I think he was mostly poking fun to be honest. He comes off as far more of an asshole here than he usually does in interviews.
This is pretty much how I'd read Batman, too. In a lot of older and more martial cultures, your domestic, romantic, and/or marital life weren't considered as central to your existence as your role on the battlefield and your relationships to your comrades in arms. Old epics have a bunch of examples of male warriors forming extremely close friendships with one another, which often get played up to what seems like an extreme degree to modern eyes (we're the culture that created the term "bromance" as a thing; we've still got some weird hang-ups about how close male friendships are supposed to be).
A lot of pulp heroes, Batman included, are sort of throwbacks to this kind of attitude. So it puts them out of step with the heroes that take the more modern attitude towards living (find job, find partner, have kids), and just happen to moonlight as a vigilante.

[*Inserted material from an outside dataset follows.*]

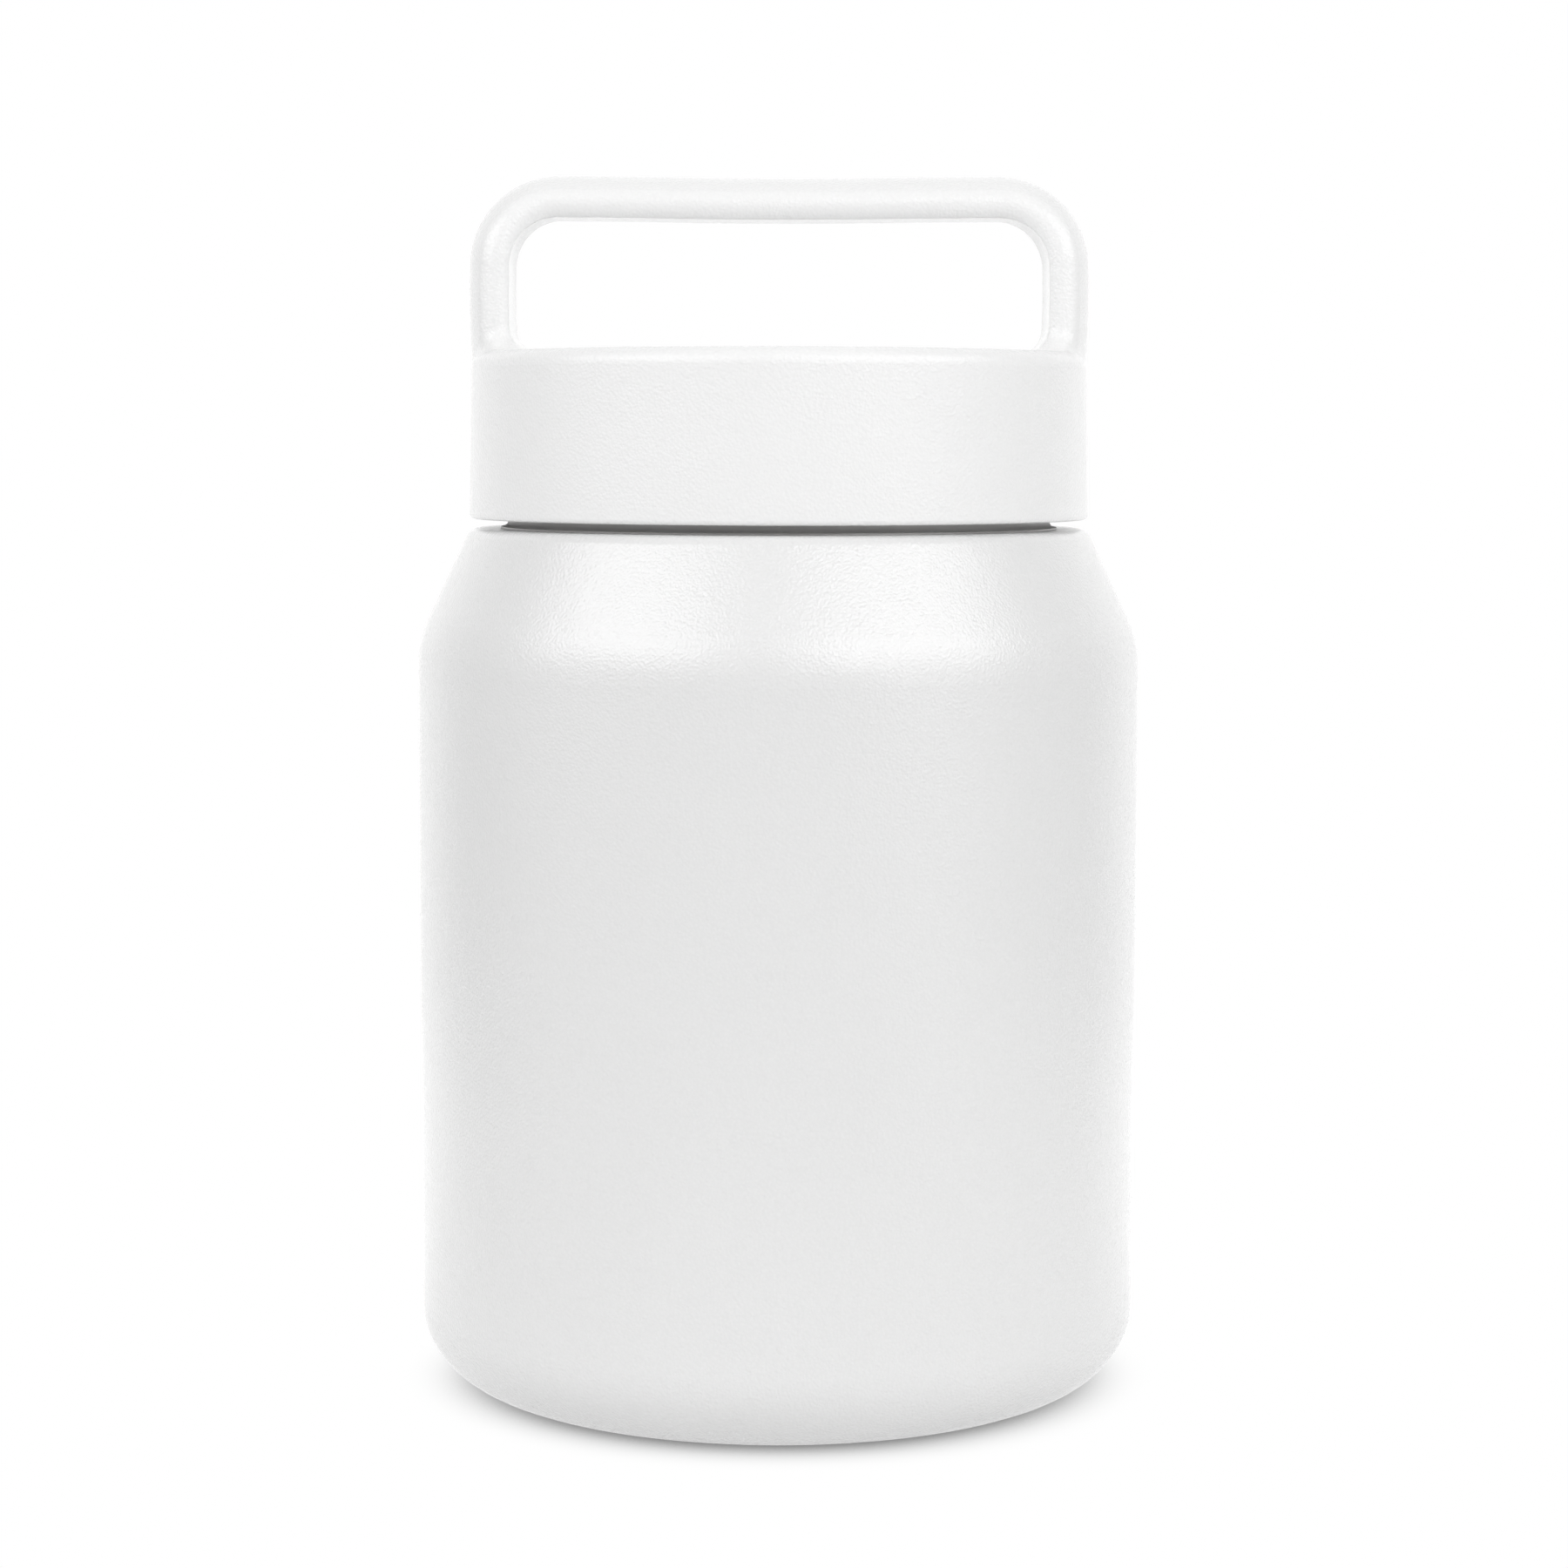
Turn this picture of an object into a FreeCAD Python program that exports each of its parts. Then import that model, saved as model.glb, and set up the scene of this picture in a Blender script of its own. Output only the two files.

So is he trying to say that anyone who chooses to put his career first is gay?
"Sh - no - brick"
I think people need to stop treating every single thing Grant Morrison says about superheroes as some sort of gospel that needs to be parsed out at length. A) It's not nearly as important as the actual stories he writes; and B) the man is getting very tiresome.
Grant is just fucking with people. That's not obvious?
But I think when you look at how many bromances he's in and how they're deeper than his relations with women, the gay argument begins to crystalize.
I see people at Bleeding Cool blaming Adam West and Wertham for the Batman/Robin thing...
But Batman and Robin were sharing a bed and showers together for years before that.
And it's not pedophelia because, on a symbolic level, Batman is an adolescent boy like Robin is.
Batman is thematically a Yaoi franchise.
On a literal level, yes, he's heterosexual and Robin is his son figure. On an archetypal/psychoanalytic/magical level, Batman is a total Yaoi franchise about adolescent boys' love for one another.
To me, Batman is all about a little boy trying to make the world *fair* and settling for trying to make it just.
His best villains reflect this, as Joker is all about unfairness, but then the Riddler plays "fair" but he beats Batman at it, and Two-Face is at war with justice within himself.
I'm not sure I'd characterize his trappings as any more or less "gay" than any other superhero.
I'll crosspost what I said on Robot 6 and say that while I think there's an argument to be made that there's a homoerotic undercurrent in superhero comics in general, his specific points about Batman are pretty trite.
(we're on Tumblr too!)
I think his takes on Superman and Wonder Woman are spot on. I also agree that his take on Batman seems more tongue in cheek. It is kind of interesting that if you look at Wonder Woman's history, how often has she owned her sexuality? Or even been sexual? I feel like Gail was starting to introduce some of that when she was employing her Amazonian courting ritual, but there has always been, at least since Marston, something extremely virginal about the character. Virgin Mary meets Mary Tyler Moore does describe a long stretch of her history.
With Wonder Woman, I kinda feel that Power Girl -- particularly the Palmiotti/Connor take -- usurps her role as a brassy, funny alpha female. The kind of woman who could tell dirty jokes and challenge people to arm wrestle.
Even though that take ended decades before I was born, I feel like it resonates with me more and you see it, albeit less comical, in the Cooke Wonder Woman.
I would love it if Wonder Woman was the one person in the JLA who had a mouth like a sailor. (Hal's the closest but he's an uptight flyboy who uses a forced show of bravado.) Maybe in terms of a modernized take, closer to Marvel's Hercules.
I think it'd be great if every third line out of Diana's mouth had to be bleeped.